Playwriting Alumnus Jeffrey James Keyes '10 Wins Two Awards

By
Robbie Armstrong
November 05, 2019

Alumnus Jeffrey James Keyes ’10 recently won the top prize in Creative Technology at the 2019 NYC Media Lab for his work on Digital Arrest. The NYC Media Lab awarded $25,000 in prizes to projects that represent the creativity, technical depth and potential impact of the latest ideas in emerging media.

In Digital Arrest, an immersive virtual reality experience, the viewer becomes Jarrell Daniels, a young black man whose social media life fueled conspiracy charges leading to a six-year prison sentence in a New York prison. Digital Arrest explores how social media can be used as a tool for policing in the 21st century, promoting the ideal that understanding the role of social media in policing is an essential first step for new criminal justice system reform. 

Keyes served as a staff writer for the project, writing alongside Desmon Upton Patton, Jarrell Daniels, and the team at SAFElab, through the Columbia University School of Social Work. SAFElab is a research initiative focused on examining the ways in which youth of color navigate violence on and offline. Keyes states, “Our team hopes Digital Arrest will be a key tool in preventing the frightening system of e-carceration.” The development of Digital Arrest was part of SAFElab's SIM | ED tech incubator which aims to leverage the power of virtual reality, augmented reality, and 360 video to develop and implement tools, resources and immersive educational modules aimed at providing social media education for all. 

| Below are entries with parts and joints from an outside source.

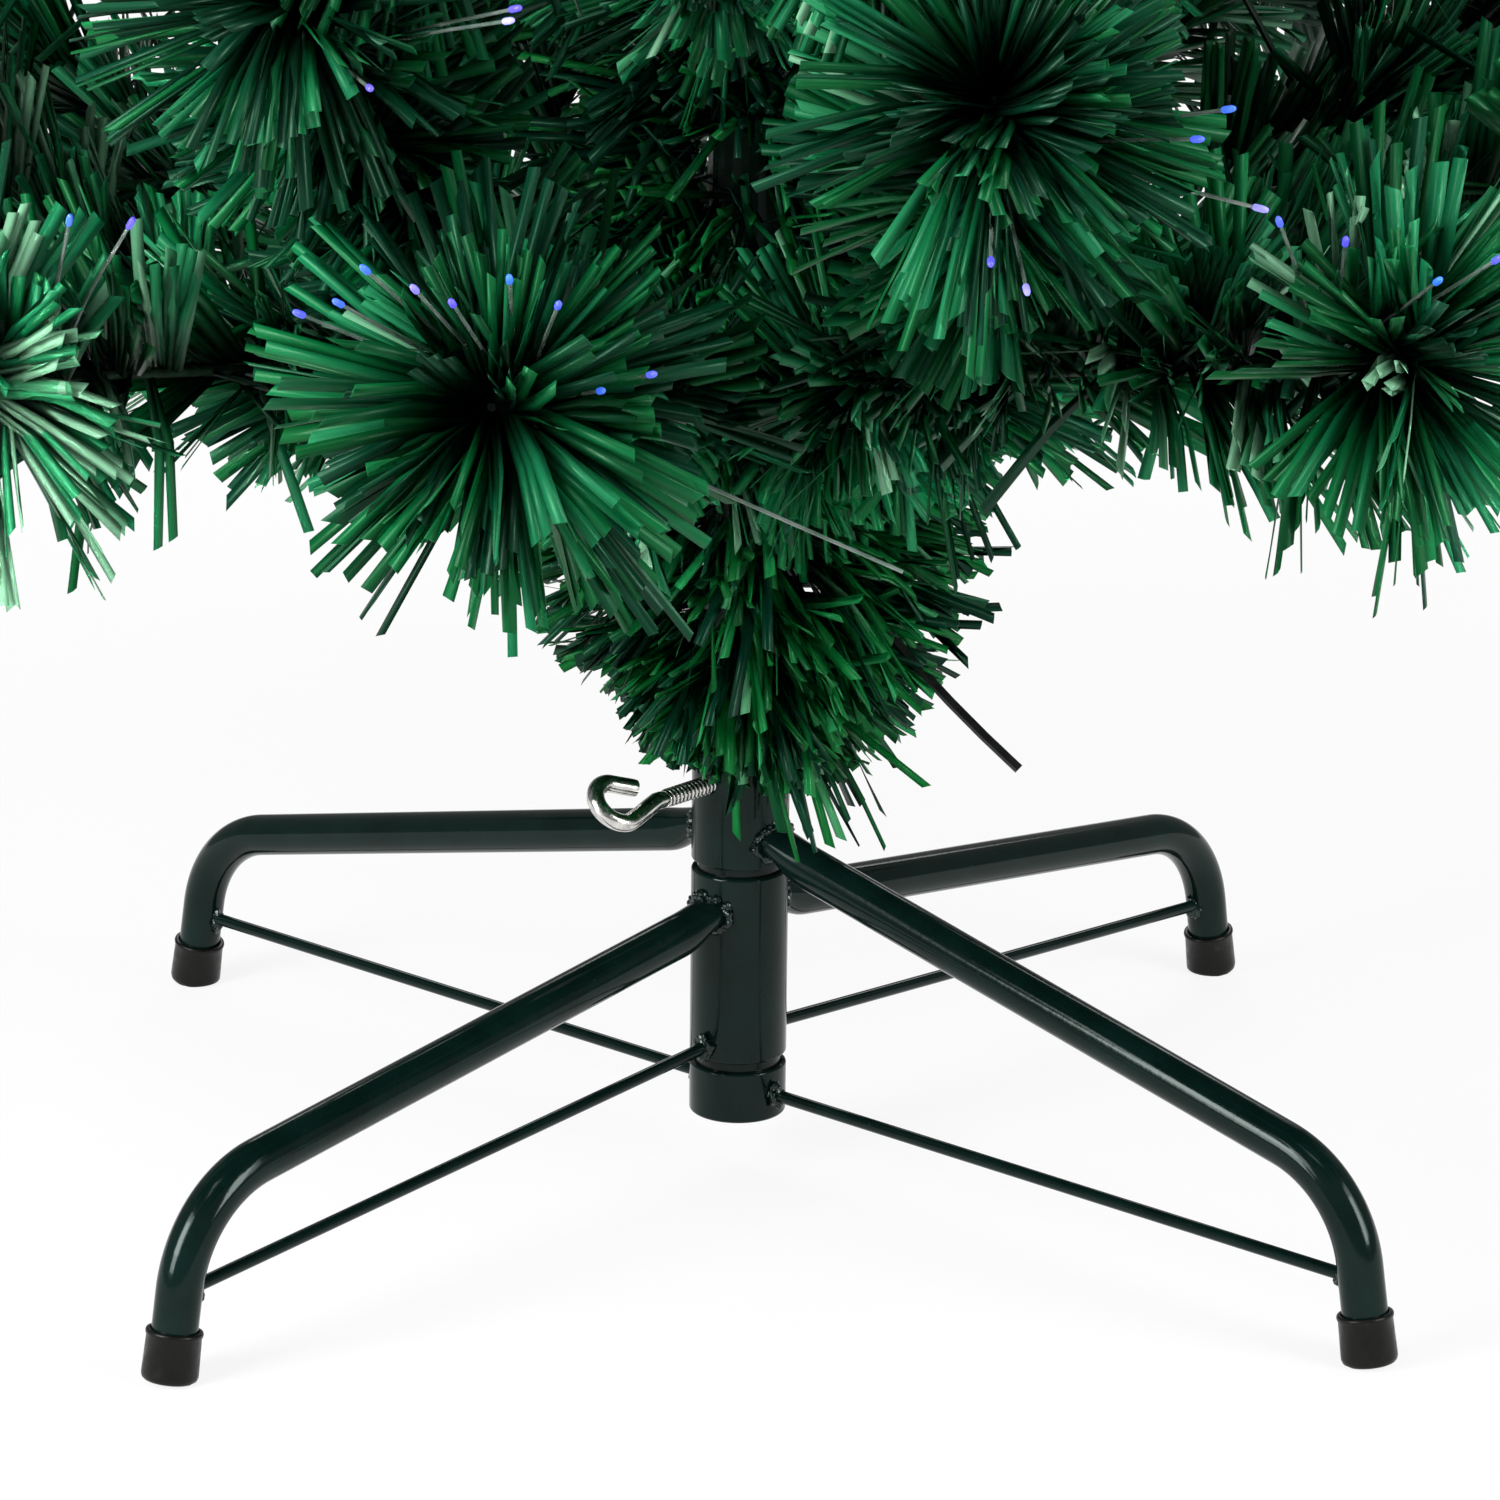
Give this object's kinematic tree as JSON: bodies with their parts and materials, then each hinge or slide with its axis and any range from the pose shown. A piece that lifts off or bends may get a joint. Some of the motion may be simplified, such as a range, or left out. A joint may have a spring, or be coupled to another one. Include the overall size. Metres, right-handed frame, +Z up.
{
  "type": "fiber optic christmas tree",
  "caption": "Artificial fibre optic tree: folding tube stand with bent legs, two-section pole, tinsel-wrapped trunk and tiers of forked needle branches tipped with fibres.",
  "frame": {"origin": "on the floor under the pole's axis", "axes": "+Z up along the pole; -Y towards the front; the legs lie midway between X and Y"},
  "size_m": [0.8692, 0.8856, 1.5],
  "materials": {
    "stand_paint": "gloss",
    "sleeve_paint": "gloss",
    "pole_paint": "satin",
    "rubber": "satin",
    "nickel": "polished",
    "black_nylon": "gloss",
    "needles": "gloss",
    "tinsel": "gloss"
  },
  "bodies": {
    "frame_a": {"brace_back_left": "stand_paint", "brace_front_right": "stand_paint", "foot_cap_back_left": "rubber", "foot_cap_front_right": "rubber", "inner_sleeve": "sleeve_paint", "leg_back_left": "stand_paint", "leg_front_right": "stand_paint", "lower_collar": "stand_paint", "upper_collar": "stand_paint"},
    "frame_b": {"brace_back_right": "stand_paint", "brace_front_left": "stand_paint", "foot_cap_back_right": "rubber", "foot_cap_front_left": "rubber", "leg_back_right": "stand_paint", "leg_front_left": "stand_paint", "middle_tube": "stand_paint"},
    "eye_bolt": {"eye_bolt": "nickel"},
    "tree_lower": {"branch_1_1": "needles", "branch_1_2": "needles", "branch_1_3": "needles", "branch_1_4": "needles", "branch_1_5": "needles", "branch_1_6": "needles", "branch_1_7": "needles", "branch_1_8": "needles", "branch_2_1": "needles", "branch_2_2": "needles", "branch_2_3": "needles", "branch_2_4": "needles", "branch_2_5": "needles", "branch_2_6": "needles", "branch_3_1": "needles", "branch_3_2": "needles", "branch_3_3": "needles", "branch_3_4": "needles", "branch_3_5": "needles", "branch_3_6": "needles", "branch_4_1": "needles", "branch_4_2": "needles", "branch_4_3": "needles", "branch_4_4": "needles", "branch_4_5": "needles", "cable_tie": "black_nylon", "pole_lower": "pole_paint", "trunk_tinsel": "tinsel"},
    "tree_upper": {"branch_5_1": "needles", "branch_5_2": "needles", "branch_5_3": "needles", "branch_5_4": "needles", "branch_6_1": "needles", "branch_6_2": "needles", "branch_6_3": "needles", "branch_6_4": "needles", "branch_7_1": "needles", "branch_7_2": "needles", "branch_7_3": "needles", "pole_upper": "pole_paint", "tree_top": "needles"}
  },
  "joints": [
    {"name": "stand_fold", "type": "hinge", "parent": "frame_a", "child": "frame_b", "pos_m": [0, 0, 0.07], "axis": [0, 0, 1], "range_deg": [-84, 84]},
    {"name": "eye_bolt_out", "type": "slide", "parent": "frame_a", "child": "eye_bolt", "axis": [-0.7071, -0.7071, 0], "range_m": [0, 0.012]},
    {"name": "tree_lift", "type": "slide", "parent": "frame_a", "child": "tree_lower", "axis": [0, 0, 1], "range_m": [0, 0.15]},
    {"name": "upper_lift", "type": "slide", "parent": "tree_lower", "child": "tree_upper", "axis": [0, 0, 1], "range_m": [0, 0.1]}
  ]
}
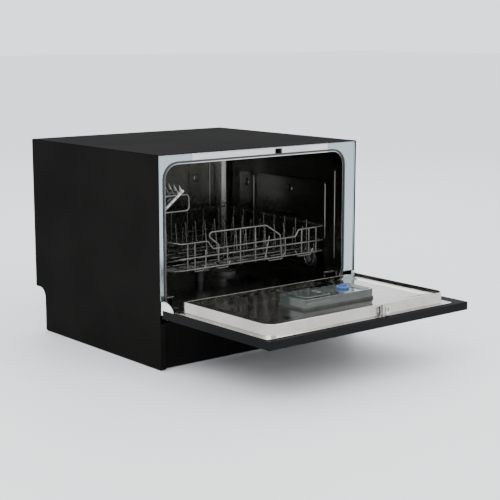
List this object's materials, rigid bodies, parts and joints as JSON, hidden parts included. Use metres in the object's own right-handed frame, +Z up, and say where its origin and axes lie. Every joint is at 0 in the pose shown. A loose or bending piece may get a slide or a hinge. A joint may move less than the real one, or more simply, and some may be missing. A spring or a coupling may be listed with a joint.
{
  "type": "compact built-in dishwasher",
  "caption": "Compact built-in dishwasher with a drop-down door, steel tub, wheeled wire basket, folding cup shelves, spray arm and detergent dispenser.",
  "frame": {"origin": "on the floor, in the middle of the cabinet's footprint, on the underside of the base tray", "axes": "+Z up, +Y towards the cabinet's rear, so the door opens towards -Y"},
  "size_m": [0.55, 0.8617, 0.446],
  "materials": {
    "black_paint": "satin black enamel",
    "stainless": "bright brushed stainless",
    "tub_steel": "dark reflective stainless",
    "wire": "nylon coated grey wire",
    "grey_plastic": "moulded grey",
    "dark_plastic": "moulded black",
    "white_plastic": "moulded white",
    "rubber": "soft matt",
    "zinc": "zinc plated",
    "blue_plastic": "moulded blue",
    "board": "solder mask"
  },
  "bodies": {
    "cabinet": {"top_panel": "black_paint", "side_panel_left": "black_paint", "side_panel_right": "black_paint", "rear_panel": "black_paint", "kick_plate": "black_paint", "base_tray": "dark_plastic", "front_frame": "stainless", "tub": "tub_steel", "door_gasket": "rubber", "rack_rail_left": "tub_steel", "rack_rail_right": "tub_steel", "latch_housing": "dark_plastic", "sump": "dark_plastic", "filter_plate": "stainless", "spray_hub": "dark_plastic", "wash_pump": "dark_plastic", "flow_heater": "zinc", "drain_pump": "grey_plastic", "softener_tank": "grey_plastic", "water_path": "white_plastic", "inlet_valve": "zinc", "drain_spigot": "grey_plastic", "cord_gland": "dark_plastic", "hinge_bracket_left": "zinc", "hinge_bracket_right": "zinc"},
    "door": {"door_outer_panel": "black_paint", "door_inner_pan": "stainless", "hinge_arm_left": "zinc", "hinge_arm_right": "zinc", "hinge_cover_left": "white_plastic", "hinge_cover_right": "white_plastic", "dispenser_body": "dark_plastic", "door_strike": "zinc", "control_board": "board", "display_window": "dark_plastic"},
    "detergent_lid": {"detergent_lid": "grey_plastic"},
    "rinse_aid_cap": {"rinse_aid_cap": "blue_plastic"},
    "push_button_1": {"push_button_1": "dark_plastic"},
    "push_button_2": {"push_button_2": "dark_plastic"},
    "basket": {"basket_floor": "wire", "basket_front": "wire", "basket_rear": "wire", "basket_left": "wire", "basket_right": "wire", "tine_bank_front": "wire", "tine_bank_rear": "wire", "wheel_carrier_left": "wire", "wheel_carrier_right": "wire", "shelf_frame": "wire"},
    "cup_shelf_front": {"cup_shelf_front": "grey_plastic"},
    "cup_shelf_rear": {"cup_shelf_rear": "grey_plastic"},
    "spray_arm": {"spray_arm": "grey_plastic"},
    "filter_cup": {"filter_cup": "grey_plastic"},
    "salt_cap": {"salt_cap": "dark_plastic"},
    "wheel_left_1": {"wheel_left_1": "dark_plastic"},
    "wheel_left_2": {"wheel_left_2": "dark_plastic"},
    "wheel_left_3": {"wheel_left_3": "dark_plastic"},
    "wheel_right_1": {"wheel_right_1": "dark_plastic"},
    "wheel_right_2": {"wheel_right_2": "dark_plastic"},
    "wheel_right_3": {"wheel_right_3": "dark_plastic"}
  },
  "joints": [
    {"name": "door_hinge", "type": "hinge", "parent": "cabinet", "child": "door", "pos_m": [0, -0.26575, 0.11675], "axis": [1, 0, 0], "range_deg": [-90, 0]},
    {"name": "basket_slide", "type": "slide", "parent": "cabinet", "child": "basket", "axis": [0, -1, 0], "range_m": [0, 0.345]},
    {"name": "wheel_left_1_spin", "type": "hinge", "parent": "basket", "child": "wheel_left_1", "pos_m": [-0.242, -0.1605, 0.1648], "axis": [1, 0, 0], "range_deg": [-5, 1170]},
    {"name": "wheel_left_2_spin", "type": "hinge", "parent": "basket", "child": "wheel_left_2", "pos_m": [-0.242, -0.0315, 0.1648], "axis": [1, 0, 0], "range_deg": [-5, 1170]},
    {"name": "wheel_left_3_spin", "type": "hinge", "parent": "basket", "child": "wheel_left_3", "pos_m": [-0.242, 0.0975, 0.1648], "axis": [1, 0, 0], "range_deg": [-5, 1170]},
    {"name": "wheel_right_1_spin", "type": "hinge", "parent": "basket", "child": "wheel_right_1", "pos_m": [0.222, -0.1605, 0.1648], "axis": [1, 0, 0], "range_deg": [-5, 1170]},
    {"name": "wheel_right_2_spin", "type": "hinge", "parent": "basket", "child": "wheel_right_2", "pos_m": [0.222, -0.0315, 0.1648], "axis": [1, 0, 0], "range_deg": [-5, 1170]},
    {"name": "wheel_right_3_spin", "type": "hinge", "parent": "basket", "child": "wheel_right_3", "pos_m": [0.222, 0.0975, 0.1648], "axis": [1, 0, 0], "range_deg": [-5, 1170]},
    {"name": "cup_shelf_front_fold", "type": "hinge", "parent": "basket", "child": "cup_shelf_front", "pos_m": [-0.2314, -0.1615, 0.3257], "axis": [0, 1, 0], "range_deg": [-50, 0]},
    {"name": "cup_shelf_rear_fold", "type": "hinge", "parent": "basket", "child": "cup_shelf_rear", "pos_m": [-0.2314, 0.0485, 0.3257], "axis": [0, 1, 0], "range_deg": [-50, 0]},
    {"name": "spray_arm_spin", "type": "hinge", "parent": "cabinet", "child": "spray_arm", "pos_m": [-0.01, -0.03425, 0.152], "axis": [0, 0, 1], "continuous": true},
    {"name": "filter_twist", "type": "hinge", "parent": "cabinet", "child": "filter_cup", "pos_m": [0.085, -0.00425, 0.132], "axis": [0, 0, 1], "range_deg": [0, 60]},
    {"name": "salt_cap_twist", "type": "hinge", "parent": "cabinet", "child": "salt_cap", "pos_m": [-0.14, 0.07575, 0.124], "axis": [0, 0, 1], "range_deg": [0, 540]},
    {"name": "detergent_lid_hinge", "type": "hinge", "parent": "door", "child": "detergent_lid", "pos_m": [-0.09, -0.4575, 0.1696], "axis": [0, 1, 0], "range_deg": [-110, 0]},
    {"name": "rinse_aid_twist", "type": "hinge", "parent": "door", "child": "rinse_aid_cap", "pos_m": [0.04, -0.4575, 0.1663], "axis": [0, 0, 1], "range_deg": [0, 90]},
    {"name": "push_button_1_press", "type": "slide", "parent": "door", "child": "push_button_1", "axis": [0, 0, 1], "range_m": [0, 0.0015], "stiffness_N_per_m": 300, "springref_m": -0.0005},
    {"name": "push_button_2_press", "type": "slide", "parent": "door", "child": "push_button_2", "axis": [0, 0, 1], "range_m": [0, 0.0015], "stiffness_N_per_m": 300, "springref_m": -0.0005}
  ],
  "couplings": [
    {"joint": "wheel_left_1_spin", "follows": "basket_slide", "rad_per_m": 58.824},
    {"joint": "wheel_left_2_spin", "follows": "basket_slide", "rad_per_m": 58.824},
    {"joint": "wheel_left_3_spin", "follows": "basket_slide", "rad_per_m": 58.824},
    {"joint": "wheel_right_1_spin", "follows": "basket_slide", "rad_per_m": 58.824},
    {"joint": "wheel_right_2_spin", "follows": "basket_slide", "rad_per_m": 58.824},
    {"joint": "wheel_right_3_spin", "follows": "basket_slide", "rad_per_m": 58.824}
  ]
}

In addition to the top prize in Creative Technology, Keyes also won the Artists' Patron Fund Award for Cream City, a new television pilot he developed alongside Matt W. Cody. Cream City takes place in Milwaukee in 1981, the summer when Schlitz Brewery went on strike and eventually closed. The television show is about a single mother who walks off the picket line and works a job at the city's top German restaurant. The story explores Milwaukee in the 1980s as a microcosm of larger economic changes happening in the United States at that time. Keyes states, “The collapse of Milwaukee's breweries was symbolic of the decline of America's manufacturing-based economy. We're interested in how the collapse of the manufacturing economy released decades of pent-up frustration and prejudice among the working class.” Cream City and its team are looking to begin filming in 2020.